Wem auch die Expansion nach Übersee gelungen ist, der engagiert sich noch stärker in der umtriebigen Lokalpolitik, baut sein Ansehen, mit dem letzten Endes alle Aktivitäten stehen und fallen, aus und lässt sich eventuell sogar zum Bürgermeister wählen. Als solcher verfügt man über manche städtischen Bauoptionen und kann sowohl die Interessen der eigenen Stadt als auch die eigenen Ziele effektiver verfolgen.
Grafisch bewegt sich der Titel dabei überwiegend am unteren Ende von dem, was man heute „zeitgemäß“ nennen mag. Zwar sorgen die neuen Wettereffekte zu Beginn für kleine Euphorieschübe, doch glänzen sowohl die Städte als auch (und vor allem) die Umgebungen durch Detailarmut. Und auch der im Retro-Stil gehaltenen Übersichtskarte, in der sich die meisten Spieler die überwiegende Zeit aufhalten dürften, stünde eine Überarbeitung hervorragend zu Gesicht. Dies bedeutet natürlich auch, dass man zum Spielen von „Patrizier 4“ keinen Highend-PC benötigt – auf unserem praxisnahen Testsystem lief der Titel bei maximalen Einstellungen durch die Bank weg mit über 50 Bildern pro Sekunde.

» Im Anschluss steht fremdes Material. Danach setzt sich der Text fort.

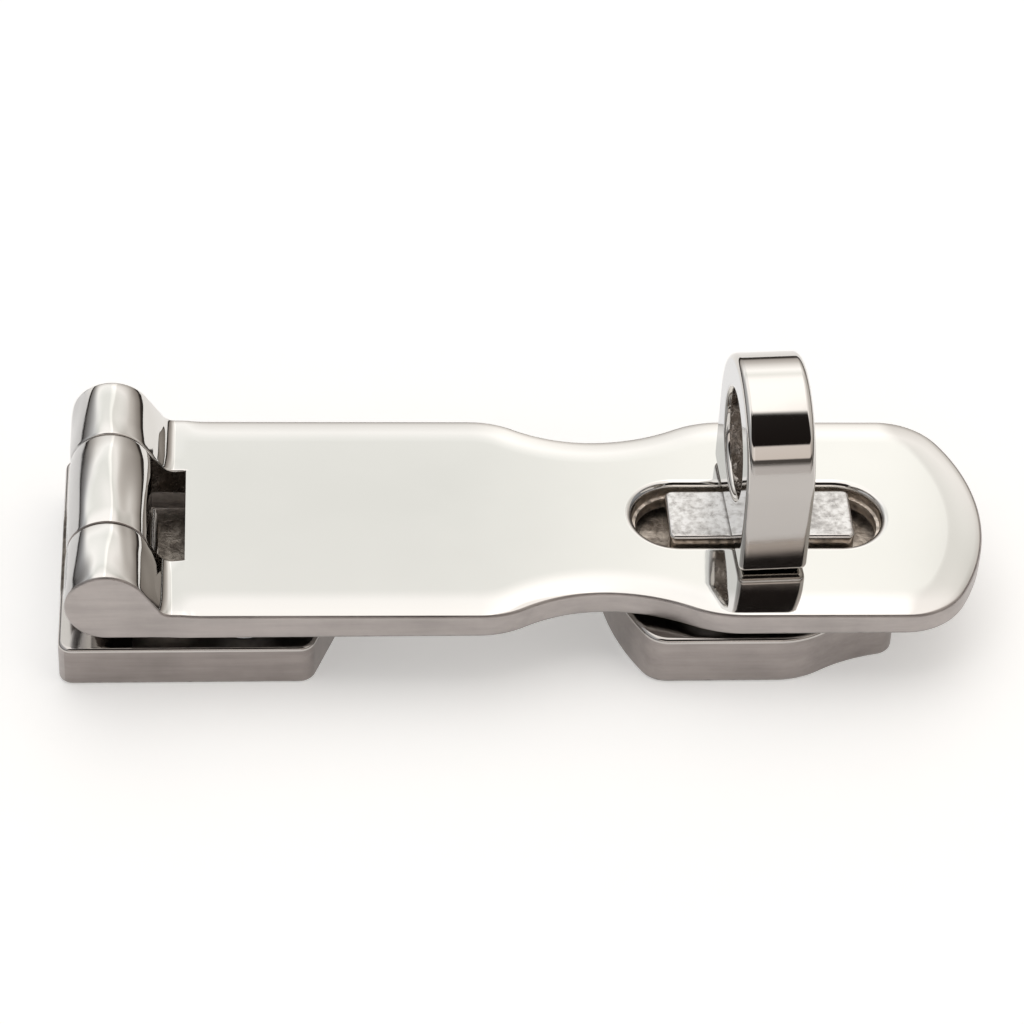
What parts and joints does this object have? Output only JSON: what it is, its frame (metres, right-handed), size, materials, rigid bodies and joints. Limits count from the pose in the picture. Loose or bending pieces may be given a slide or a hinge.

Tatsächlich „unzeitgemäß“ ist schließlich aber, dass keinerlei Mehrspieler-Modus existiert – ein Umstand, den man mit Blick auf die geringe Mannschaftsgröße der Entwickler von Gaming Minds zwar verstehen, aufgrund der Wichtigkeit für einen Wirtschaftssimulationstitel aber nur schwerlich ignorieren kann.